Die Klage ist unbegründet.

Der Kläger hat keinen Anspruch auf eine angemessene Geldentschädigung wegen einer Persönlichkeitsrechtsverletzung gem. § 823 BGB i.V.m. Art. 2 GG.

Neben dem Anspruch auf Unterlassung einer bestimmten Äußerung kann ein Anspruch auf Geldentschädigung zum Ausgleich des immateriellen Schadens nur dann bestehen, wenn eine schwerwiegende Verletzung des allgemeinen Persönlichkeitsrechts vorliegt, deren Beeinträchtigung nach ihrer Art nicht auf andere Art und Weise befriedigend ausgeglichen werden kann, vgl.
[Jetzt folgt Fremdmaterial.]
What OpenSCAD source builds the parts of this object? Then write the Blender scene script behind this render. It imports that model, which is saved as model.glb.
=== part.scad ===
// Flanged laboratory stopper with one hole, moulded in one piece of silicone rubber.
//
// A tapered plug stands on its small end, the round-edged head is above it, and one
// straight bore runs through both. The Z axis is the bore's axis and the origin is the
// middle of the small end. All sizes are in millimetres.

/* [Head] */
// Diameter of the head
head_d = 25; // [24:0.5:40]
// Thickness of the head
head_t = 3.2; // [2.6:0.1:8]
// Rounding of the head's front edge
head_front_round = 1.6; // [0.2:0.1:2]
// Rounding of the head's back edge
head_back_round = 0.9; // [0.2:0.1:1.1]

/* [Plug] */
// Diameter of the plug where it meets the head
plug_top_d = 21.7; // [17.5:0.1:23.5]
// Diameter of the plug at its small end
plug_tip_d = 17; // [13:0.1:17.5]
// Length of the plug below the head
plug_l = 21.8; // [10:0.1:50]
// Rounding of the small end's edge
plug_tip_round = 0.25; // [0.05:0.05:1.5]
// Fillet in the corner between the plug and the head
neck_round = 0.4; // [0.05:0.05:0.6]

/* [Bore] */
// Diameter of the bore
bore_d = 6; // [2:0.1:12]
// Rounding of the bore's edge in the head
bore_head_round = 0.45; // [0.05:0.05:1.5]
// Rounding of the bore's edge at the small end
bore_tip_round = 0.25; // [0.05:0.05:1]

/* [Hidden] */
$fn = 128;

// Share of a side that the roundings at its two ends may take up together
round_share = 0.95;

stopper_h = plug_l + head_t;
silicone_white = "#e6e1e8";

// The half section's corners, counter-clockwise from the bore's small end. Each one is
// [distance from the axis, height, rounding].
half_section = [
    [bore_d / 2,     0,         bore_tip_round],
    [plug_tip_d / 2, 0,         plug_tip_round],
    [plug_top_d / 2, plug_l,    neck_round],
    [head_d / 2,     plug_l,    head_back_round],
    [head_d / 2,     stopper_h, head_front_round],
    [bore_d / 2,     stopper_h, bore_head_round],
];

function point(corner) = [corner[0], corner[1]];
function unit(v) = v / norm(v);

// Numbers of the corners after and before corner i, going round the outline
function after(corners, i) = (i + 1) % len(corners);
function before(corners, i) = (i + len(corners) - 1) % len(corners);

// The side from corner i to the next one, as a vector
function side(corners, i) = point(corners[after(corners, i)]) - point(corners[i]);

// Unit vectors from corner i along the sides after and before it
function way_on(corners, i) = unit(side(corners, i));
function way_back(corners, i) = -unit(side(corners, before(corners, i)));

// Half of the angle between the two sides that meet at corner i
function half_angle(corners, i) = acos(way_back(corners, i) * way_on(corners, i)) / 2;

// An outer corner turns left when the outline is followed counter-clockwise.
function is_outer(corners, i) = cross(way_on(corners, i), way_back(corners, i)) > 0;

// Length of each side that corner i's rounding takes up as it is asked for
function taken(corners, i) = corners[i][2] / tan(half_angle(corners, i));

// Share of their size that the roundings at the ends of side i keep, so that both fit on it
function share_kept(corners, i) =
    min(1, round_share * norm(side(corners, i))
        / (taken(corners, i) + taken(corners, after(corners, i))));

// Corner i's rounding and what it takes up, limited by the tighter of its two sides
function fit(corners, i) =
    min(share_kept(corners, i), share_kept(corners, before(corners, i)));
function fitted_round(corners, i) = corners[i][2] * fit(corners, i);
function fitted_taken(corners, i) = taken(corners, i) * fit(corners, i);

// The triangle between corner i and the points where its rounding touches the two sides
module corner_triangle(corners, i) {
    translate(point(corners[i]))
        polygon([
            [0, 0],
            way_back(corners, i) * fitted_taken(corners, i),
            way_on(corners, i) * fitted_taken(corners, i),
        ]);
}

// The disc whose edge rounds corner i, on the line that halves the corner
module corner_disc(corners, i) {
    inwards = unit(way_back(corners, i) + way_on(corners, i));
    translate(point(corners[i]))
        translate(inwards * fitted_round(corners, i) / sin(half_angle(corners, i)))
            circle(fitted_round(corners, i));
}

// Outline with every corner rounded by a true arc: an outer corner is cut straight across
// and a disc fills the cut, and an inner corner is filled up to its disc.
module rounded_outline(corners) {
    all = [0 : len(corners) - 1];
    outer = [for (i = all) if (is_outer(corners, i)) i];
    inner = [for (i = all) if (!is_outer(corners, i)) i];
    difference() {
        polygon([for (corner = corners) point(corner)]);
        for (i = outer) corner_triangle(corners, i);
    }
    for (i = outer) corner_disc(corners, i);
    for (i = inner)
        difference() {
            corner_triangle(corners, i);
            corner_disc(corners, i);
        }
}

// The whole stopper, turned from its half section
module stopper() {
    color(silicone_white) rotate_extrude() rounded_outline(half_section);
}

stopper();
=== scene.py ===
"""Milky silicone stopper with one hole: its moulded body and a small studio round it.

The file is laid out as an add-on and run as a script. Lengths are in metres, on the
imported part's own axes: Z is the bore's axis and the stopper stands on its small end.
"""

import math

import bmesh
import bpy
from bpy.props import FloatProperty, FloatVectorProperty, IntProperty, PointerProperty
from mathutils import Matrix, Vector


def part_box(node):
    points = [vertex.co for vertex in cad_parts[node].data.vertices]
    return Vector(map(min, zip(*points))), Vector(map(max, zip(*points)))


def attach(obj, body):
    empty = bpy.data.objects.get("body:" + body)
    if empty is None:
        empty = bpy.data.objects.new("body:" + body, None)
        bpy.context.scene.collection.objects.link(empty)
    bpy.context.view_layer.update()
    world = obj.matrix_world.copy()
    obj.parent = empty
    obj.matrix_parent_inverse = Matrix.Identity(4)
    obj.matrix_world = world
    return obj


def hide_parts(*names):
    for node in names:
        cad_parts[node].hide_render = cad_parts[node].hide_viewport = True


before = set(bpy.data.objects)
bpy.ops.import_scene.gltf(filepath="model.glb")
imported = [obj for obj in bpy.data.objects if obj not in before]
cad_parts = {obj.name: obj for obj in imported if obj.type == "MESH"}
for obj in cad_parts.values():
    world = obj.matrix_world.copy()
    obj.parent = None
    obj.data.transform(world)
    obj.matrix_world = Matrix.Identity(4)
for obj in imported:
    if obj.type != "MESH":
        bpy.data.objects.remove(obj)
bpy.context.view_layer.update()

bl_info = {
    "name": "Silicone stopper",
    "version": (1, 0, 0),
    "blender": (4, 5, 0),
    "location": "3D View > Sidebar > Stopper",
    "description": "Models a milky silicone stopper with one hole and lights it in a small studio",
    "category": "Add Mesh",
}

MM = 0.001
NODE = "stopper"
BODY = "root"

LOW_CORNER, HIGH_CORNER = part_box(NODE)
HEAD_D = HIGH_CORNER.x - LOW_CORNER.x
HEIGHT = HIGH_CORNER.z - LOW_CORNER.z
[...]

BGH NJW 00, ...95; 05, ...5. Ob eine schwerwiegende Verletzung vorliegt hängt von Art und Umfang des Eingriffs, Anlass und Beweggründen des Handelns sowie dem Verschuldensgrad ab. Dabei ist die Intensität danach zu beurteilen, in welchen geschützten Bereich eingegriffen wird und welche Grundrechte dem Handelnden zur Seite stehen, vgl. BVerfG NJW 04, 2371; Palandt-Sprau, 70. Aufl. 2011, § 823 Rn. 124.

Der Eingriff in das Persönlichkeitsrecht des Klägers durch den veröffentlichten Artikel ist auf dessen Sozial- bzw. Berufssphäre beschränkt. Der Artikel beschäftigt sich ausschließlich mit der beruflichen Tätigkeit des Klägers im Zusammenhang mit dem Auflagenbescheid zu der Demonstration in Z.
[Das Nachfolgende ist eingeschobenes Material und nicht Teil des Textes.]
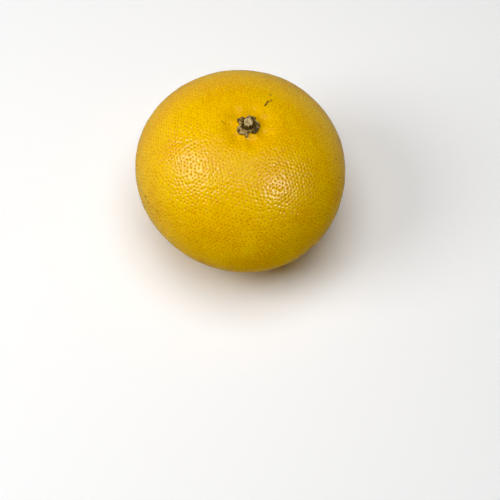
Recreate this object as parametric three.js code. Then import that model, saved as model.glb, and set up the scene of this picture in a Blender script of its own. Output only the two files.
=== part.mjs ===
// A whole grapefruit as it is picked: the fruit, resting on its blossom end, with the dry five-lobed calyx
// and the stub of the stem that stay on its top.
// Millimetres, +Z up. The origin is under the middle of the fruit's box, on the surface that it rests on.
import * as THREE from "three";

const { degToRad } = THREE.MathUtils;

// Fruit: a squat superellipsoid, a little out of round.
const EQUATOR_RADIUS = 52;
const HALF_HEIGHT = 45.5; // from its middle to either end, before the hollow and the flat spot
const FULLNESS = 2.1; // exponent of its outline: 2 is an ellipse, and more fills the shoulders out
const OVAL = { sides: 2, swell: 0.016, turn: degToRad(-22) };
const THREE_SIDED = { sides: 3, swell: 0.008, turn: degToRad(50) };
const LEAN = degToRad(4.9); // of its own axis, from blossom end to stem end, away from +Z
const LEAN_TOWARDS = degToRad(16); // turn from +X of the side that it leans to
const STEM_HOLLOW = { depth: 1.3, width: 11 };
const FLAT_SPOT_DEPTH = 0.6; // how far the blossom end is flattened where it rests

// Calyx: a woody ring round the stem, drawn out into five blunt lobes.
const STEM_HOLE_RADIUS = 2.75;
const NOTCH_REACH = 4.2; // from the stem's middle to the edge between two lobes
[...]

Da die Äußerungen sich allein auf die fachliche Kompetenz des Klägers erstrecken, bewegen sie sich (auch wenn sie falsch sein sollten) in dem Rahmen, der dem Kläger aufgrund seiner hoheitlichen Stellung zuzumuten ist. Es ist Aufgabe des Klägers, anmeldepflichtige Veranstaltungen mit oder ohne Auflagen zu genehmigen oder zu untersagen. Dabei liegt es in der Natur der Sache, dass er unliebsame Entscheidungen trifft, die von dem Antragsteller oder anderen Personengruppen kritisch kommentiert werden. Dies vor allem dann, wenn es sich um Veranstaltungen von Parteien und politischen Bewegungen handelt, da diese besonders geeignet sind, zu einer Polarisierung und Emotionalisierung in der Gesellschaft zu führen.

Dem Kläger ist zwar zuzugeben, dass die Behauptungen in dem Artikel hinsichtlich des Umfangs der verwaltungsgerichtlichen Entscheidung nicht korrekt sind und die Bezeichnung als "Winkeladvokat" beleidigend ist. Die Kammer ist allerdings der Ansicht, dass unter Abwägung des verletzten Bereiches des Persönlichkeitsrechtes im Zusammenhang mit dem konkreten Anlass, der Eingriff nicht so schwerwiegend ist, dass er eine Geldentschädigung rechtfertigt.

Darüber hinaus wurde der Artikel unstreitig von allen von der Beklagten betriebenen Internetseiten und auch von server100.de entfernt. Die Beklagte bot sogar an, eine Gegendarstellung auf ihrer Seite zu veröffentlichen, die dem Kläger die Möglichkeit geboten hätte, die falschen Behauptungen richtig zu stellen. Hiervon wollte der Kläger keinen Gebrauch machen. Der Eingriff in das Persönlichkeitsrecht hätte demnach auch auf andere Art und Weise ausgeglichen werden können.

Zudem verfügt der Kläger über einen Unterlassungstitel, der ihm die Möglichkeit bietet, wenn auch keinen materiellen Vorteil so doch Genugtuung zu erlangen.

Nach alledem sieht die Kammer nicht, dass der Eingriff so schwerwiegend ist, dass ein Ausgleich auf andere Art als durch Zahlung einer Geldentschädigung nicht erreicht werden kann.

Da der Kläger vollständig unterlegen ist, hat er die Kosten des Rechtsstreits zu tragen, vgl. § 91 ZPO.

Die Entscheidung über die vorläufige Vollstreckbarkeit folgt aus § 708 Nr. 11, 711 ZPO.